Auntie's huge chicken salad

This reverie was interrupted by a strongly accented voice.

“Sirrr, you like for leetle beet morrr tea?”

The waitress stood deferentially beside our table, her pen poised above a note pad, her gleaming blond hair in two plaits coiled into a bun at the nape of her neck. Polish? Czech? Ukrainian?

As we ordered more tea two young women wearing head scarfs, long black coats and Reebok trainers came into the shop. There was a whispered conversation with another of the waitresses.

“Just for prayers?” we heard the waitress ask.
“Yes, just for prayers”

A moment later five more young Muslim women filed into the shop and headed out to the rear. A short while later they returned, quiet and polite, and filed out again into the sunlight of the street.

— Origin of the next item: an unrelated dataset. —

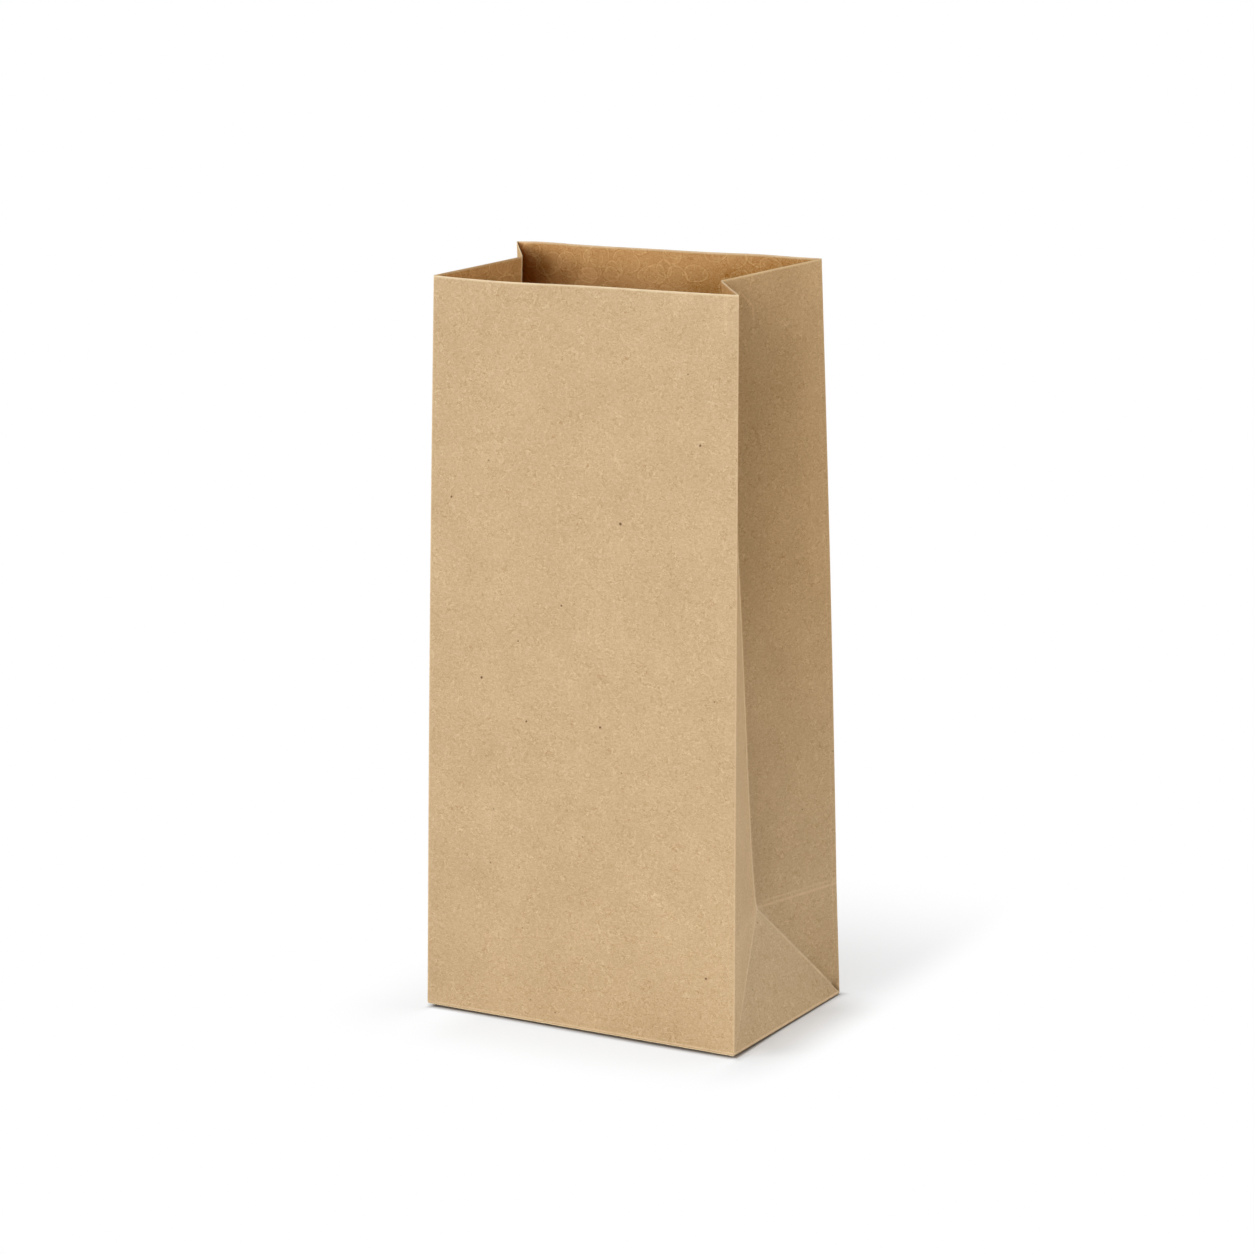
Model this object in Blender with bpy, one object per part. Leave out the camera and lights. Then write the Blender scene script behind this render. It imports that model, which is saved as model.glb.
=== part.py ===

In its appearance – like the great Christian monuments of Cambridge – Auntie’s Tea Shop is quintessentially English in the carefully crafted “traditional” sense. But when Muslims pray in tea rooms, and Ukrainian waitresses serve cream scones with jam, we know that something has changed deep down. They have become part of “England” and in becoming English they have deeply changed that “England”.

Inside Auntie's: olde Englishe tea served with eastern European accents

Of course I knew a bit about this new England from statistics, documentaries, Bend It Like Beckham, Zadie Smith, tandoori curries, the Kumars at Number 42 and a million other manifestations and caricatures of England’s migrant culture that have infiltrated into the perceptions of distant Australia.

But I needed an image to hold on to, and at a micro level, Auntie’s Tea Shop in gothic Cambridge is that image. In my mind’s eye – whether accurately or wildly wrong – Auntie’s Tea Shop has now taken up residence as the stereotyped embodiment of today’s England.